In April 2017 budget cuts in the federal government occurred, leading the HHA to terminate some of the housing choice vouchers it had already given away and stop issuing new ones; this freeze was to be in effect until around the end of the year.

==Properties==
===Family housing===
All properties are in the City of Houston. With two exceptions (as of 2019), each property is within the Houston Independent School District (HISD).
- Clayton Homes - Second Ward
- Cuney Homes - Third Ward
- Ewing Apartments
  - Zoned schools: Poe Elementary School, Cullen Middle School, and Lamar High School.
- Forest Green Townhomes
  - Zoned schools: Thurgood Marshall Elementary School, Forest Brook Middle School, and North Forest High School.
- Fulton Village - Northside
  - Zoned schools: Clemente Martinez Elementary School, Marshall Middle School, and Northside High School (formerly Jefferson Davis High School).
- Heatherbrook Apartments - Northside
  - Zoned schools: Garcia Elementary School, Henry Middle School, and Sam Houston Math, Science, and Technology Center (High School).
- Historic Oaks of Allen Parkway Village - Fourth Ward
- Historical Rental Initiative - Fourth Ward
  - This is the management of thirty single-family houses in the Fourth Ward designated for HHA tenants.

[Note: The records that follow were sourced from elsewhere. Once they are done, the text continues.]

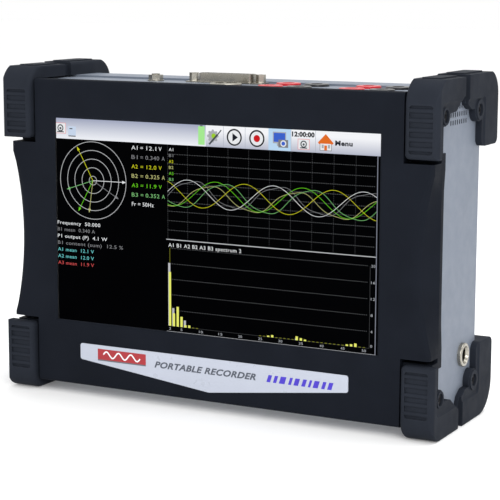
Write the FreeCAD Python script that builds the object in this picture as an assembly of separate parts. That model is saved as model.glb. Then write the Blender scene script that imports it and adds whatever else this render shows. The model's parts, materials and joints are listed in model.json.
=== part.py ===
import FreeCAD, Part
import math
import os

# Portable multichannel recorder: a flat bench instrument with a wide colour touch screen,
# a light metal case, a moulded front bezel and four rubber corner bumpers.
# Millimetres. +X is to the right seen from the front, +Y runs from the screen to the back,
# +Z is up. The origin is on the resting surface, under the middle of the whole object.

V = FreeCAD.Vector
X_DIR = V(1, 0, 0)
Y_DIR = V(0, 1, 0)
Z_DIR = V(0, 0, 1)

# ---- driving dimensions -------------------------------------------------------------
OVERALL_W = 296.0
OVERALL_D = 97.0
OVERALL_H = 209.4

SCREEN_W = 222.0          # lit area of the display
SCREEN_H = 128.5
SCREEN_Z = 112.0          # height of the middle of the display

CASE_W = 286.0
CASE_TOP = 200.15
CASE_BOTTOM = 7.0
CASE_BACK = 30.5
SHEET = 1.6               # case metal
PANEL_DROP = 1.25         # the connector panel lies this much below the case top
PANEL_BACK = 5.5          # where the connector panel ends and the case top begins

FACE_Y = -44.5            # front plane of the bezel
BEZEL_W = 287.6
BEZEL_TOP = 200.5
BEZEL_BOTTOM = 6.4
BEZEL_BACK = -26.5
SKIRT_END = -30.8         # where the bezel ends beside the bumpers
BEZEL_TOP_BACK = -38.5    # the bezel is this short where the metal top meets it
WAIST_W = 274.2           # bezel width at the hand grips
WAIST_LOW = 50.0
WAIST_HIGH = 154.0
WAIST_SCOOP = 4.1         # the front edge is dished this much more at the grips
EDGE_ROUND = 2.0
M3_R = 1.5                # screw shanks, and the clearance holes for them
M3_CLEAR_R = 1.6

BUMPER_WIDTH = 21.0       # along X
BUMPER_IN_BEZEL = 4.3     # how far the front legs sink into the bezel
FIT_GAP = 0.05            # between moulded pieces that touch
SEAT_GAP = 0.02           # under a piece that is clamped or glued down
MOVE_GAP = 0.3            # between pieces that move past each other

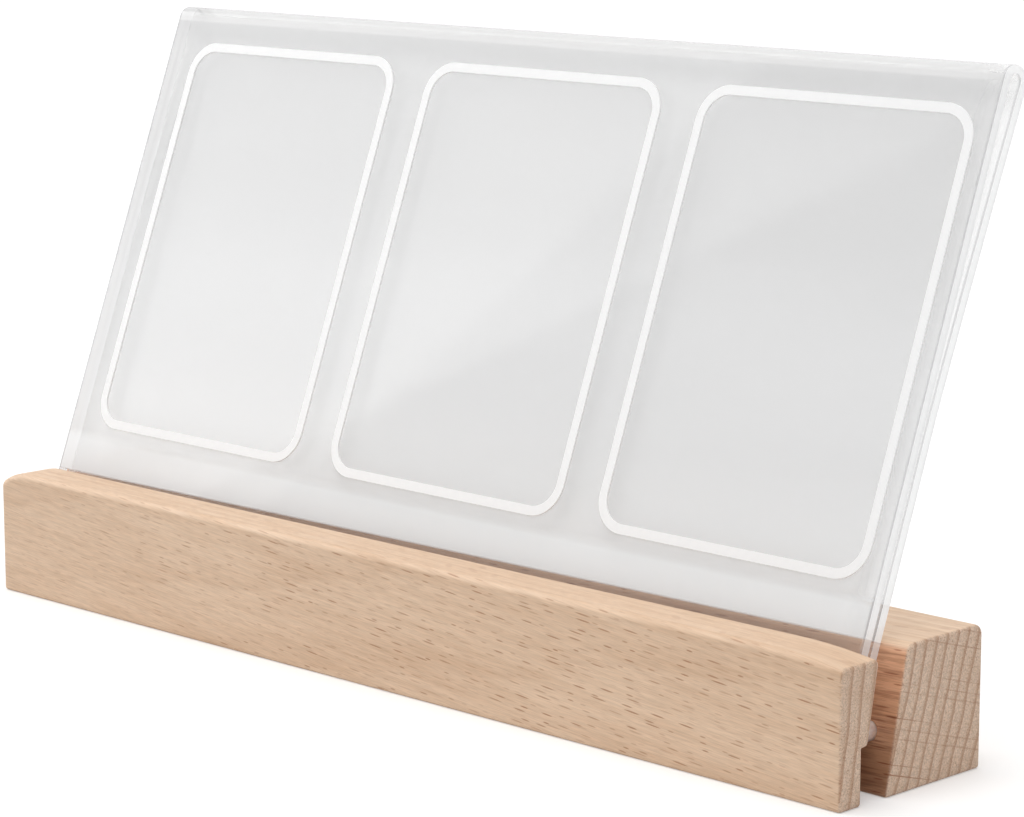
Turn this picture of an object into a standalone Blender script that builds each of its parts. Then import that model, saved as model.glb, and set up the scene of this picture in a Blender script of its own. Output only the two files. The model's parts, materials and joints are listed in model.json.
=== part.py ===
"""Instant photo frame: two beech bars, the pins between them and a clear folded sleeve with printed outlines.

The frame stands on Z = 0 with X along its length, -Y towards the viewer and Z up.
The origin is in the middle of the base's footprint. Lengths are in metres.
"""
import math

import bmesh
import bpy
from mathutils import Matrix, Vector

# The print that the sleeve is cut for, and its picture area
PRINT_WIDTH = 0.054
PRINT_HEIGHT = 0.086
PRINT_SPACING = 0.0005
PICTURE_WIDTH = 0.0462
PICTURE_HEIGHT = 0.0624
PICTURE_ABOVE_PRINT_FOOT = 0.0176

# The base
BASE_HEIGHT = 0.0195
BASE_DEPTH = 0.0288
BASE_PAST_SLEEVE = 0.0035
SLAT_TOP_THICKNESS = 0.0077
SLAT_LEAN = math.radians(10.5)
SLAT_EDGE_RADIUS = 0.0010
RABBET_HEIGHT = 0.0076
RABBET_DEPTH = 0.0012
RABBET_EDGE_RADIUS = 0.0005
SLOT_MOUTH = 0.00550
BLOCK_LEAN = math.radians(11.5)
BLOCK_EDGE_RADIUS = 0.0015
EASED_EDGE = 0.0005

# The cross pins
PIN_RADIUS = 0.0013
PIN_LENGTH = 0.0165
PIN_HEIGHT = 0.0078
PIN_FROM_END = 0.0043
PIN_COVER = 0.0016
PIN_FIT = 0.00005
PIN_CHAMFER = 0.0003

# The sleeve
SLEEVE_SPARE_WIDTH = 0.0030
SHEET_THICKNESS = 0.00145
FOLD_THICKNESS = 0.0011
SHEET_GAP = 0.0005
LOOP_GAP = 0.0022
LOOP_TAPER = 0.045
LOOP_FLARE = 1.2
SLEEVE_OFFSET = -0.0008
SEAT_GAP = 0.00015

# The printed outlines
OUTLINES_OFFSET = 0.0018
OUTLINE_NAMES = ("outline_left", "outline_middle", "outline_right")
OUTLINE_STROKE = 0.0014
OUTLINE_CORNER_RADIUS = 0.0045
INK_THICKNESS = 0.00015
INK_GAP = 0.00003

# How finely curves are divided
ARC_STEPS = 8
ROUND_SIDES = 32
LOOP_STEPS = 12

# Sizes that follow from the ones above
SLEEVE_WIDTH = len(OUTLINE_NAMES) * PRINT_WIDTH + SLEEVE_SPARE_WIDTH
BASE_LENGTH = SLEEVE_WIDTH + 2 * BASE_PAST_SLEEVE
SLEEVE_THICKNESS = 2 * SHEET_THICKNESS + SHEET_GAP
OUTLINE_PITCH = PRINT_WIDTH + PRINT_SPACING
FRONT_Y = -BASE_DEPTH / 2
REAR_Y = BASE_DEPTH / 2
PIN_HALF_SPAN = BASE_LENGTH / 2 - PIN_FROM_END
PIN_FRONT_Y = FRONT_Y + PIN_COVER


def slat_rear_y(z):
    """Depth of the slat's slanted rear face at height z."""
    return FRONT_Y + SLAT_TOP_THICKNESS - (BASE_HEIGHT - z) * math.tan(SLAT_LEAN)


def block_front_y(z):
    """Depth of the block's slanted front face at height z."""
    return FRONT_Y + SLAT_TOP_THICKNESS + SLOT_MOUTH - (BASE_HEIGHT - z) * math.tan(BLOCK_LEAN)


def sleeve_seat():
    """Lean of the sleeve and the place (y, z) of its lower front edge.

    The sleeve stands on the pins, with its lower front edge on the slat and its rear face on the
    block's rounded top edge. Its lean is the angle at which all three are met.
    """
    round_z = BASE_HEIGHT - BLOCK_EDGE_RADIUS
    round_y = block_front_y(round_z) + BLOCK_EDGE_RADIUS / math.cos(BLOCK_LEAN)
    reach = SLEEVE_THICKNESS + SEAT_GAP + BLOCK_EDGE_RADIUS
    low, high = 0.0, math.radians(60)
    for _ in range(50):
        lean = (low + high) / 2
        edge_z = PIN_HEIGHT + PIN_RADIUS + SEAT_GAP + SLEEVE_THICKNESS * math.sin(lean)
        edge_y = slat_rear_y(edge_z) + SEAT_GAP / math.cos(SLAT_LEAN)
        room = (round_y - edge_y) * math.cos(lean) - (round_z - edge_z) * math.sin(lean)
        if room > reach:
            low = lean
        else:
            high = lean
    return lean, edge_y, edge_z


def new_material(name, colour, roughness, metallic=0.0, transmission=0.0):
    """A plain Principled material."""
    material = bpy.data.materials.new(name)
    material.use_nodes = True
    shader = material.node_tree.nodes["Principled BSDF"]
    shader.inputs["Base Color"].default_value = (*colour, 1.0)
    shader.inputs["Roughness"].default_value = roughness
    shader.inputs["Metallic"].default_value = metallic
    shader.inputs["Transmission Weight"].default_value = transmission
    material.diffuse_color = (*colour, 1.0)
    return material


def new_object(name, work, material, smooth_angle=math.radians(30)):
    """An object made from the bmesh, with smooth shading on its rounded faces."""
    bmesh.ops.recalc_face_normals(work, faces=work.faces)
    mesh = bpy.data.meshes.new(name)
    work.to_mesh(mesh)
    work.free()
    mesh.shade_smooth()
    mesh.set_sharp_from_angle(angle=smooth_angle)
    mesh.materials.append(material)
    piece = bpy.data.objects.new(name, mesh)
    bpy.context.collection.objects.link(piece)
    return piece


def rounded_outline(corners):
    """Points of a closed outline, whose corners are (across, up, radius)."""
    points = []
    for i, (across, up, radius) in enumerate(corners):
        corner = Vector((across, up))
        back = (Vector(corners[i - 1][:2]) - corner).normalized()
        ahead = (Vector(corners[(i + 1) % len(corners)][:2]) - corner).normalized()
        if radius == 0:
            points.append(corner)
            continue
        half = back.angle(ahead) / 2
        centre = corner + (back + ahead).normalized() * (radius / math.sin(half))
        spoke = corner + back * (radius / math.tan(half)) - centre
        turn = math.copysign(math.pi - 2 * half, ahead.cross(back))
        for step in range(ARC_STEPS + 1):
            points.append(centre + Matrix.Rotation(turn * step / ARC_STEPS, 2) @ spoke)
    return points


def extruded_along_x(outline, length):
    """A bmesh bar with its section's points (y, z) centred on X = 0."""
    work = bmesh.new()
    ring = [work.verts.new((-length / 2, y, z)) for y, z in outline]
    end = work.faces.new(ring)
    grown = bmesh.ops.extrude_face_region(work, geom=[end])
    moved = [v for v in grown["geom"] if isinstance(v, bmesh.types.BMVert)]
    bmesh.ops.translate(work, verts=moved, vec=(length, 0, 0))
    return work


def ease_edges(piece):
    """Break the bar's sharp edges, as sanding does."""
    bevel = piece.modifiers.new("eased_edges", "BEVEL")
    bevel.width = EASED_EDGE
    bevel.segments = 2
    bevel.limit_method = "ANGLE"
    bevel.angle_limit = math.radians(50)


def cylinder_along_y(radius, length):
    """A bmesh cylinder centred on the origin."""
    work = bmesh.new()
    turned = Matrix.Rotation(math.radians(90), 4, "X")
    bmesh.ops.create_cone(
        work, cap_ends=True, segments=ROUND_SIDES, radius1=radius, radius2=radius, depth=length, matrix=turned
    )
    return work


def pin_hole(bar, cutter):
    """Bore the bar for a pin."""
    hole = bar.modifiers.new(cutter.name, "BOOLEAN")
    hole.operation = "DIFFERENCE"
    hole.solver = "EXACT"
    hole.object = cutter


def make_slat(material):
    """Front bar: its rear face leans back above a rabbet."""
    step_y = slat_rear_y(RABBET_HEIGHT)
    outline = rounded_outline([
        (FRONT_Y, 0, 0),
        (step_y - RABBET_DEPTH, 0, 0),
        (step_y - RABBET_DEPTH, RABBET_HEIGHT, 0),
        (step_y, RABBET_HEIGHT, RABBET_EDGE_RADIUS),
        (slat_rear_y(BASE_HEIGHT), BASE_HEIGHT, SLAT_EDGE_RADIUS),
        (FRONT_Y, BASE_HEIGHT, SLAT_EDGE_RADIUS),
    ])
    slat = new_object("front_slat", extruded_along_x(outline, BASE_LENGTH), material)
    ease_edges(slat)
    return slat


def make_block(material):
    """Rear bar: its front face leans back as the other wall of the slot."""
    outline = rounded_outline([
        (block_front_y(0), 0, 0),
        (REAR_Y, 0, 0),
        (REAR_Y, BASE_HEIGHT, BLOCK_EDGE_RADIUS),
        (block_front_y(BASE_HEIGHT), BASE_HEIGHT, BLOCK_EDGE_RADIUS),
    ])
    block = new_object("rear_block", extruded_along_x(outline, BASE_LENGTH), material)
    ease_edges(block)
    return block


def make_pin(name, x, bars, material):
    """Cross pin, driven into a blind hole in each bar."""
    place = (x, PIN_FRONT_Y + PIN_LENGTH / 2, PIN_HEIGHT)
    work = cylinder_along_y(PIN_RADIUS, PIN_LENGTH)
    rims = [e for e in work.edges if len({round(v.co.y, 6) for v in e.verts}) == 1]
    bmesh.ops.bevel(
        work, geom=rims, offset=PIN_CHAMFER, offset_type="OFFSET", affect="EDGES", segments=1, profile=0.5, material=-1
    )
    pin = new_object(name, work, material)
    pin.location = place

    cutter = new_object(name + "_hole", cylinder_along_y(PIN_RADIUS + PIN_FIT, PIN_LENGTH + 2 * PIN_FIT), material)
    cutter.location = place
    cutter.hide_render = True
    cutter.display_type = "WIRE"
    for bar in bars:
        pin_hole(bar, cutter)
    return pin


def sleeve_outline():
    """Section of the sleeve, as (depth behind its front face, height above its lower edges).

    The inner face runs up the front sheet, round the loop and down the rear sheet. The gap is widest in the
    loop and tapers down to the gap that a print slides in. The outer face lies one thickness outside it,
    and the sheet is thinner where it is bent.
    """
    loop_radius = LOOP_GAP / 2
    loop_height = PRINT_HEIGHT - loop_radius
    inner = [Vector((SHEET_THICKNESS, 0))]
    thickness = [SHEET_THICKNESS]
    for step in range(LOOP_STEPS + 1):
        angle = math.pi * (1 - step / LOOP_STEPS)
        inner.append(Vector((
            SHEET_THICKNESS + loop_radius * (1 + math.cos(angle)),
            loop_height + loop_radius * math.sin(angle),
        )))
        thickness.append(SHEET_THICKNESS - (SHEET_THICKNESS - FOLD_THICKNESS) * math.sin(angle) ** 2)
    for step in range(1, LOOP_STEPS + 1):
        drop = step / LOOP_STEPS
        gap = SHEET_GAP + (LOOP_GAP - SHEET_GAP) * (1 - drop) ** LOOP_FLARE
        inner.append(Vector((SHEET_THICKNESS + gap, loop_height - LOOP_TAPER * drop)))
        thickness.append(SHEET_THICKNESS)
    inner.append(Vector((SHEET_THICKNESS + SHEET_GAP, 0)))
    thickness.append(SHEET_THICKNESS)

    outer = []
    for i, point in enumerate(inner):
        before = inner[max(i - 1, 0)]
        after = inner[min(i + 1, len(inner) - 1)]
        along = (after - before).normalized()
        outer.append(point + thickness[i] * Vector((-along.y, along.x)))
    outer[0].y = 0
    outer[-1].y = 0
    return inner + outer[::-1]


def make_sleeve(seat, material):
    """Clear sheet folded back on itself at the top, open at both ends."""
    sleeve = new_object("photo_sleeve", extruded_along_x(sleeve_outline(), SLEEVE_WIDTH), material)
    sleeve.parent = seat
    return sleeve


def outline_loop(half_width, half_height, radius):
    """Closed loop of points (x, z) round a picture's centre."""
    return rounded_outline([
        (-half_width, -half_height, radius),
        (half_width, -half_height, radius),
        (half_width, half_height, radius),
        (-half_width, half_height, radius),
    ])


def make_outline(name, x, seat, material):
    """White line printed on the sleeve's front face, round one picture."""
    work = bmesh.new()
    rims = []
    for side in (0.5, -0.5):
        grown = side * OUTLINE_STROKE
        loop = outline_loop(PICTURE_WIDTH / 2 + grown, PICTURE_HEIGHT / 2 + grown, OUTLINE_CORNER_RADIUS + grown)
        ring = [work.verts.new((across, 0, up)) for across, up in loop]
        rims += [work.edges.new((ring[i - 1], ring[i])) for i in range(len(ring))]
    bmesh.ops.bridge_loops(work, edges=rims)
    grown = bmesh.ops.extrude_face_region(work, geom=work.faces[:])
    moved = [v for v in grown["geom"] if isinstance(v, bmesh.types.BMVert)]
    bmesh.ops.translate(work, verts=moved, vec=(0, -INK_THICKNESS, 0))
    outline = new_object(name, work, material)
    outline.parent = seat
    outline.location = (x, -INK_GAP, PICTURE_ABOVE_PRINT_FOOT + PICTURE_HEIGHT / 2)
    return outline


def build():
    """Make the frame."""
    for old in list(bpy.data.objects):
        bpy.data.objects.remove(old, do_unlink=True)

    slat_wood = new_material("slat_beech", (0.73, 0.50, 0.31), 0.55)
    block_wood = new_material("block_beech", (0.73, 0.50, 0.31), 0.55)
    slat = make_slat(slat_wood)
    block = make_block(block_wood)

    for side, name in ((-1, "pin_left"), (1, "pin_right")):
        steel = new_material(name + "_steel", (0.60, 0.61, 0.62), 0.25, metallic=1.0)
        make_pin(name, side * PIN_HALF_SPAN, (slat, block), steel)

    lean, edge_y, edge_z = sleeve_seat()
    seat = bpy.data.objects.new("sleeve_seat", None)
    bpy.context.collection.objects.link(seat)
    seat.location = (SLEEVE_OFFSET, edge_y, edge_z)
    seat.rotation_euler = (-lean, 0, 0)

    make_sleeve(seat, new_material("clear_sheet", (0.86, 0.88, 0.89), 0.06, transmission=0.6))
    middle = (len(OUTLINE_NAMES) - 1) / 2
    for i, name in enumerate(OUTLINE_NAMES):
        ink = new_material(name + "_ink", (0.92, 0.92, 0.92), 0.4)
        make_outline(name, OUTLINES_OFFSET + (i - middle) * OUTLINE_PITCH, seat, ink)
    bpy.context.view_layer.update()


build()
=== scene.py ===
import json
import math

import bmesh
import bpy
from mathutils import Matrix, Vector


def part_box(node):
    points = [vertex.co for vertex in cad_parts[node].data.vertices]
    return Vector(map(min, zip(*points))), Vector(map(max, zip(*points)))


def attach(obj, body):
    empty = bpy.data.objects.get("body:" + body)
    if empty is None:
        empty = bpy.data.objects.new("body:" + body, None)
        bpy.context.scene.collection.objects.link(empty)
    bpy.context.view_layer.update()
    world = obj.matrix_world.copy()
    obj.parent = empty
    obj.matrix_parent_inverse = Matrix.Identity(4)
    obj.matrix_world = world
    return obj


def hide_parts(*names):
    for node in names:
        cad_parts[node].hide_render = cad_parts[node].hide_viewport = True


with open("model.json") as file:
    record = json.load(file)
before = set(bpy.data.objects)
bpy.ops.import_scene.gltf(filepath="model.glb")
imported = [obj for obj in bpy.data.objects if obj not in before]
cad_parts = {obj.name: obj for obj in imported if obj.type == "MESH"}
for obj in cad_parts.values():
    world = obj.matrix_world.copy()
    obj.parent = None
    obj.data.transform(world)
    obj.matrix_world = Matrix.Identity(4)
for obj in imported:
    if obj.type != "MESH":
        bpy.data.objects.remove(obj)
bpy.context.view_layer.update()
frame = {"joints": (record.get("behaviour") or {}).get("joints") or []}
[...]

Residents of the Fourth Ward are zoned to Gregory-Lincoln Education Center for K-8 and Heights High School (formerly John H. Reagan High School).
- Irvington Village - Northside
  - Lenwood Johnson, an activist who spearheaded a campaign against the destruction of Allen Parkway Village, lived in Irvington Village after APV's redevelopment. By 2001 the HHA was trying to evict him, stating he owed $4,000 for the operation of utilities. In 2001, after the HHA agreed to provide a moving service, Johnson agreed to vacate.
  - Zoned schools: C. Martinez Elementary School, Marshall Middle School, and Northside High School.
- Kelly Village - Fifth Ward
- Kennedy Place - Fifth Ward
  - Kennedy Place first opened as a 60 unit development in 1982. The HHA used $7.8 million, including some federal stimulus funds, to redevelop the housing. The demolition of the old Kennedy Place began on December 28, 2009. In January 2011 the new Kennedy Place opened, with 108 units (20 one bedroom, 58 two bedroom, 23 three bedroom, and 4 four bedroom).
  - Zoned schools: Bruce Elementary School, McReynolds Middle School, and Wheatley High School.
- Lincoln Park
  - Zoned schools: Wesley Elementary School, Williams Middle School, and Booker T. Washington High School.
- Long Drive Townhomes
  - Zoned schools: Juan Seguin Elementary School, Hartman Middle School, and Sterling High School
- Mansions at Turkey Creek
  - The complex is within the Aldine Independent School District, and has the following zoned schools: Magrill Early Childhood/Pre-Kindergarten/Kindergarten School, Ogden Elementary School, Teague Middle School, Nimitz Ninth Grade School, and Nimitz High School.
- Oxford Place
  - Zoned schools: Burbank Elementary School, Burbank Middle School, and Houston MSTC.
- Peninsula Park/The Peninsula
  - Zoned schools: Billy Reagan K-8 School, and Madison High School.
- Sweetwater Point
  - Zoned schools are: Mitchell Elementary School, Thomas Middle School, and Sterling High School.
- Uvalde Ranch Apartments
  - Zoned schools are: Oates Elementary School, Holland Middle School, and Furr High School.
- Victory Place - Fourth Ward
  - Zoned schools are: Gregory-Lincoln for K-8 and Heights High.
- Willow Park Apartments
  - It is within the Fort Bend Independent School District (FBISD), and is zoned to E. A. Jones Elementary School, Missouri City Middle School, and Thurgood Marshall High School.

===Senior housing===

Senior housing:
- 2100 Memorial Drive Apartments
  - This is a high-rise facility. As of 2017 it had 185 residents. In 2017 Hurricane Harvey caused flooding but not any power outages. The HHA began removing residents, but Harris County Civil District Judge Daryl L. Moore gave an injunction. In 2019 the HHA announced plans to rebuild the complex, but stated that for now residents need to move to other accommodations.
- Bellerive
- Lyerly
- The Pinnacle at Wilcrest
- Telephone Rd.
- Villas on Winkler

==Headquarters==
It is headquartered in western Houston.

At one time the agency had its headquarters at Allen Parkway Village, and therefore did not have to pay rent to house its administrative facilities. As conditions at APV deteriorated, the agency moved its headquarters to 2640 Fountain View, Houston, Texas.